= Rome De Bellegarde =

Rome De Bellegarde is a Cognac from France. It is produced in the Grande Champagne region of Cognac. It is most notable for setting the record for the expensive liquor shot of 1.5 ounce measure costing more than $14k at Hyde Kensington Bar in London in 2018. The shot was believed to originate from a blend created in 1894.

== History ==
The Brand was initially started in 1725 by members of the Bellegarde Family honours Dantes Bellegarde, who was a Haitian diplomat and recipient of the Legion d’Honneur for contributing to Haitian independence. Today the brand is led by the new generation of Bellegarde with Dimitri Nalin a member of the family and an executive board member, who was also appointed as their Global Brand Director after being awarded the title of the best sommelier in Aquitaine, France in 2019.

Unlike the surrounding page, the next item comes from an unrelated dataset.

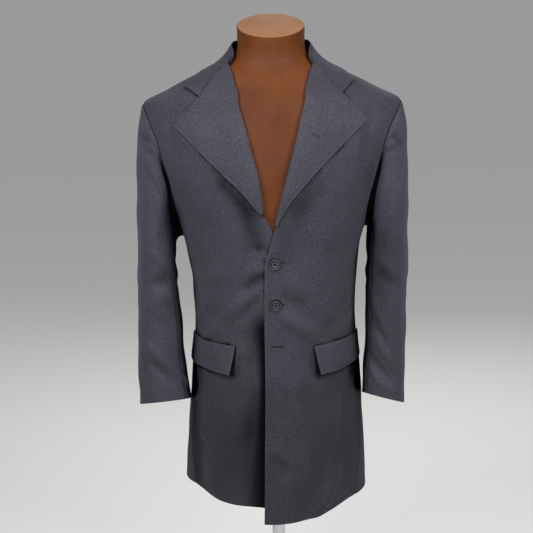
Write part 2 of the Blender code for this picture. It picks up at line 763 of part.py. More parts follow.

The Limited Edition XO is produced from 100% Ugni blanc grapes, aged for over 25 years in oak barrels, and blended with aged eaux-de-vie sourced from Grande Champagne vineyards.

The brand is also known for being one of the most expensive Cognac in the world after setting up the world record for the most expensive shot of Cognac ever sold. This world record was set during the relaunch of the brand in 2018 with a limited edition expression made of 67 bottles who were created in partnership with  master blender Jean Filloux. Four box sets were also produced in 2019 by the luxury jewellery brand Faberge and the launch event was attended by singer Rihanna and her brother.

It is also well reviewed by Spirit Connoisseurs as "It’s a remarkably fragrant Cognac that invites immediate tasting.

In 2021, the company won the Gold Medal for the 2021 Ultra Premium Cognac Masters.